Here is "another language" elisp:

Anybody who use Emacs can do this:

(subseq (make-vector 5 10) 2 4) => [10 10]
(subseq '(10 10 10 10 10) 2 4) => (10 10)

As simple as that. Is that even worth the debate? :-)

On Thursday, June 28, 2012 11:30:25 AM UTC-4, Warren Lynn wrote:
>
> Some of my thoughts:
>
> 1. The argument that other languages do not have a similar thing is not 
> valid. If that is valid, we don't need Clojure in the first place.
>
> 2. The argument that other people did not raise the issue before and not 
> enough people support it so this is a non-issue is also not valid. If that 
> is valid, the vote-based committee designed language will be the best, and 
> also the most popular language will be the best.
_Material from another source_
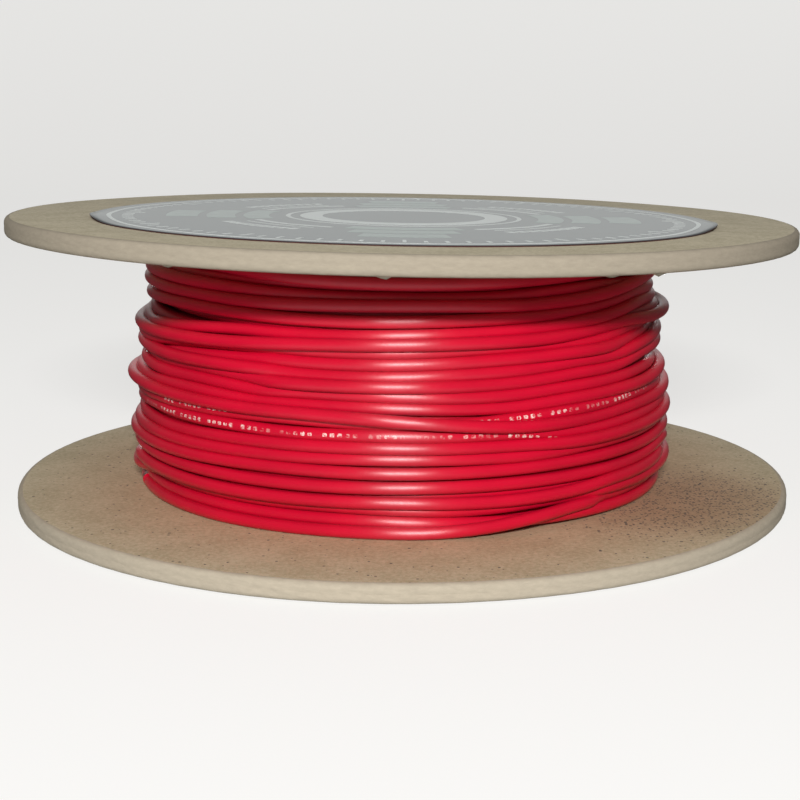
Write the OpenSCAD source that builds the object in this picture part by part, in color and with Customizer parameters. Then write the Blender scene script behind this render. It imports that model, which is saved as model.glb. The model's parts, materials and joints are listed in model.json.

Of course, I do need 
> people's support so the change will happen, but that is different from the 
> issue itself.
>
> 3. Simplicity is defined as "constant time" operation is really weird  
> here to me. Simplicity in my view is a clear abstraction so conceptually 
> things behavior consistently, regardless the time. The user himself knows 
> that counting a sequence will take longer than vector, so it is his choice 
> to use vector of sequence. But counting is still counting, and he does not 
> need to have to choose between"countvec" or "countseq". That is what 
> abstraction is about.
>
> 4. Back to my original need. I need to use vector a lot because I deal 
> with large data set for numeric processing. When I extract a segment from 
> the vector, I still want it to be a vector. Of course it is doable even now 
> (with "vec" you can convert a sequence back to vector). But when I am 
> writing some basic routines, I don't want to limit them to vector as they 
> may be useful for sequence too. Still, I can write separate versions or 
> with a lot of conditions as someone else did. But are we trying to achieve 
> something better than doable here?
>
> 5. The solution is really simple. Add one or two functions as I suggested 
> before. I don't see any downside of that.